L’ultima decisione che blocca i piani del presidente degli Stati Uniti, Donald Trump, per investire sul petrolio e raggiungere l’indipendenza energetica. Disegnando ancora una volta un percorso opposto rispetto a quello del suo predecessore Barack Obama. Il giudice federale James E. Boasberg, della corte distrettuale del District of Columbia, ha stabilito che entro il 5 agosto dovrà chiudere temporaneamente il cantiere per la costruzione del Dakota Access Pipeline, un maxi oleodotto di quasi duemila chilometri che dovrebbe collegare il North Dakota all’Illinois attraversando quattro Stati. Il tracciato dell’opera è stato però contestato dalle tribù dei nativi americani e da associazioni ambientaliste, secondo cui la parte sottomarina mette a rischio il bacino idrico delle comunità, senza contare la violazione di terreni e luoghi sacri Sioux. Si tratta di un ennesimo freno a un piano più ampio, sempre più complicato da realizzare per il tycoon, che dovrà fare leva su altro (all’oleodotto in questione è legata una promessa di quasi 30mila posti di lavoro) per ottenere i consensi che gli serviranno a novembre, quando dall’altra parte dell’Atlantico si tornerà alle urne.
LA DECISIONE E LA BATTAGLIA – Secondo il giudice, la costruzione dell’oleodotto Dakota Access non rispetta i requisiti della National environment polity act (Nepa). Così, il magistrato ha sospeso il permesso accordato dal Genio dei lavori pubblici dell’esercito Usa alla società Energy Transfer. Si tratta di una decisione che, anche se non definitiva, arriva dopo anni e anni di battaglia evidentemente non ancora concluse. Nei primi mesi del 2017 lo sgombero definitivo dell’accampamento allestito per quasi un anno da ecologisti e membri della tribù di indiani Sioux di Standing Rock. Eppure, solo a dicembre 2016 Barack Obama aveva deciso di non concedere all’azienda costruttrice il permesso di realizzare l’opera, per la quale era stato studiato un percorso alternativo.
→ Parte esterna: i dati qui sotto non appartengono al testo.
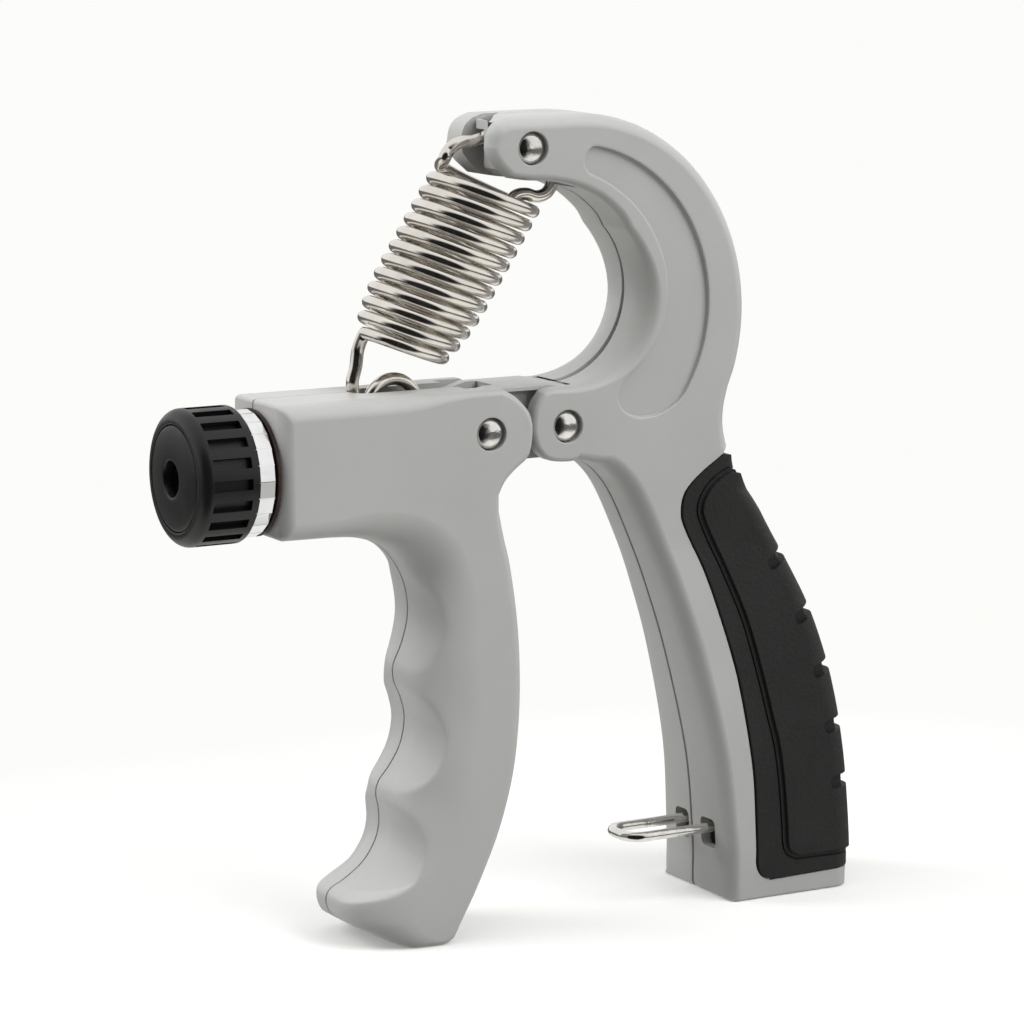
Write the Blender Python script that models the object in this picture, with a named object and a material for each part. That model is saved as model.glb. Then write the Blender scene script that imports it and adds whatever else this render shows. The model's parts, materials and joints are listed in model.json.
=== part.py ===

Donald Trump, però, sentenziò: “Deciderò io”. Il 24 gennaio la firma di due ordini esecutivi per rilanciare il Dakota Access e il Keystone XL, anche quello bloccato da Obama. Sempre nel 2017, però, un tribunale ordinò ulteriori analisi sugli effetti della pipeline.
LO STOP AI PIANI DI TRUMP – A marzo scorso una prima svolta, una corte distrettuale della capitale ha accolto il ricorso da loro presentato, insieme ad altre tribù, stabilendo che le ultime analisi del Genio dell’esercito non affrontano pienamente la questione delle conseguenze dell’infrastruttura proprio sulle varie tribù locali. Il tribunale federale di Washington ha così revocato i permessi per l’oleodotto Dakota Access, costruito per trasportare l’equivalente di 570mila barili di petrolio al giorno, lungo un percorso di oltre 1.800 chilometri. Prima di decidere se fermare definitivamente l’opera o meno, i giudici hanno ordinato una nuova valutazione di impatto ambientale, chiedendo ulteriori informazioni alle parti sugli effetti, ad esempio, di una eventuale perdita di petrolio sul lago Oahe, che si trova nei pressi della riserva Sioux di Standing Rock. Ora la pipeline resterà bloccata per più di un anno, in attesa delle conclusioni di un rapporto sull’impatto ambientale dell’opera. Indubbiamente un duro colpo, in termini economici, per la Transfer Energy. Tant’è che la portavoce, Lisa Coleman, ha rilasciato un secco commento all’agenzia AFP: “Il giudice Boasberg ha agito, andando oltre i limiti dei suoi poteri ordinando la chiusura dell’oleodotto Dakota Access, che era operativo in sicurezza da più di tre anni”.
IL PRECEDENTE – Lo stop all’oleodotto Dakota, tra l’altro, arriva dopo quello al Keystone XL, i cui lavori di costruzione sarebbero dovuti partire quest’estate. Quasi duemila chilometri per trasportare 830mila barili di bitume al giorno dal Canada occidentale fino in Nebraska, dove si dovrebbe collegare al tratto già operativo che arriva fino alle raffinerie del Texas. Ad aprile, proprio quando è iniziata la costruzione nei pressi del confine tra Stati Uniti e Canada, un giudice ha annullato il permesso per i lavori in Montana, un tratto fondamentale per la realizzazione di tutto il progetto. Secondo le motivazioni, non è stato tenuto conto che si mettono in pericolo specie protette. Un progetto da 8 miliardi di dollari, che dovrà attendere almeno fino al 2021 solo per l’avvio dei lavori, dopo aver ottenuto altri via libera e al quale il candidato democratico Joe Biden ha già dichiarato battaglia.